1.    Proposal to approve an Agreement and Plan of Reorganization, dated as of August 12, 2004, between ESB Financial Corporation and PHSB Financial Corporation, pursuant to which PHSB will merge with and into ESB and each outstanding share of PHSB common stock will be converted into the right to receive, at the election of the holder, either $27.00 in cash or ESB common stock with a value of approximately $27.00 based upon a pre-closing average market price, subject to the election, allocation and proration procedures set forth in the merger agreement.
     ¨    FOR                                                             ¨    AGAINST                                                             ¨    ABSTAIN
2.    Proposal to adjourn the Special Meeting to a later date or dates, if necessary, to permit further solicitation of proxies if there are not sufficient votes at the time of the special meeting to approve the merger agreement.
     ¨    FOR                                                             ¨    AGAINST                                                             ¨    ABSTAIN
3.    In their discretion, the Trustees are authorized to vote upon such other business as may properly come before the meeting.

 

The ESB Board of Directors recommends a vote “FOR” approval of the Agreement and Plan of Reorganization and “FOR” the proposal to adjourn the Special Meeting, if necessary, to permit further solicitation of proxies on the proposal to approve the Agreement and Plan of Reorganization.
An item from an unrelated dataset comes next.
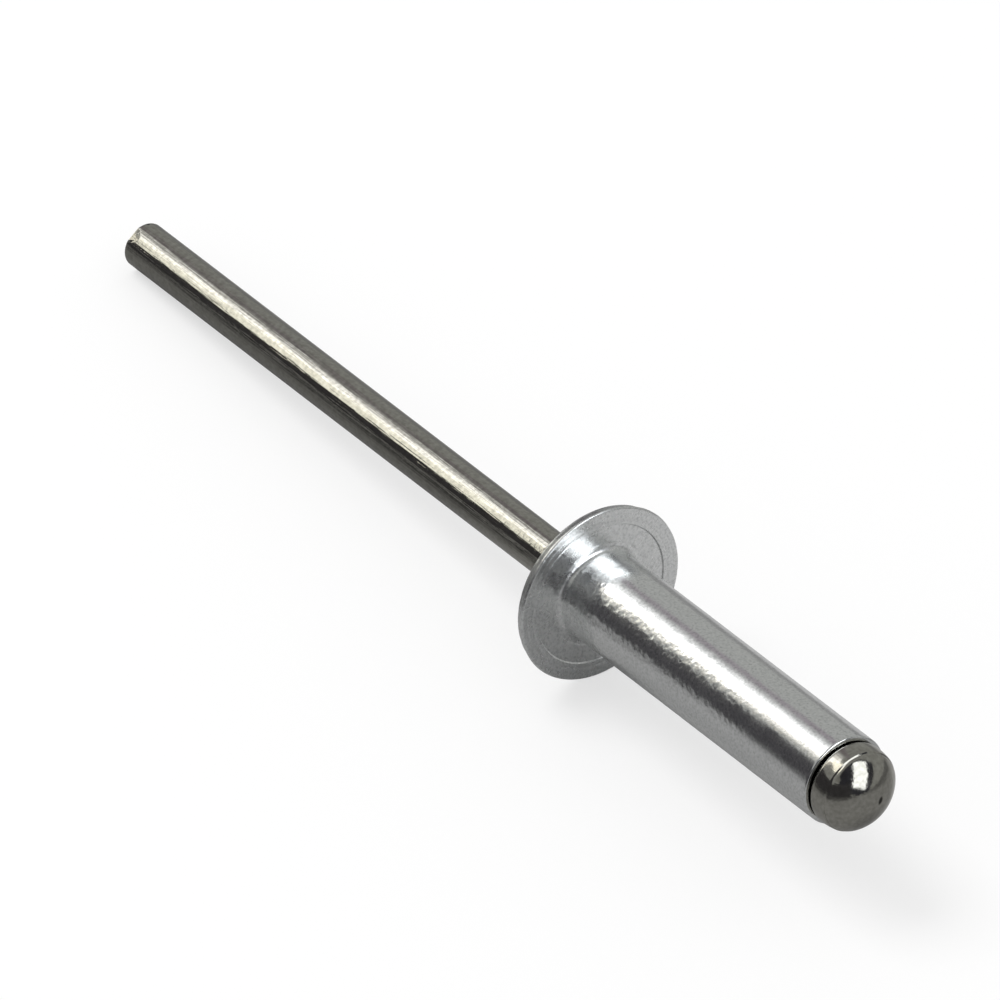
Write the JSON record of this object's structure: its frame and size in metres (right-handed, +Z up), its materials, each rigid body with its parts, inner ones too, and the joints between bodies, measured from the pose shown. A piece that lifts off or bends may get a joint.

Such votes are hereby solicited by ESB’s Board of Directors.

 

Dated:                                 , 2004

 

 


Signature

 

If you return this card properly signed but you do not otherwise specify, shares will be voted FOR” approval of the Agreement and Plan of Reorganization and “FOR” the proposal to adjourn the Special Meeting, if necessary, to permit further solicitation of proxies. If you do not return this card, your shares will not be voted.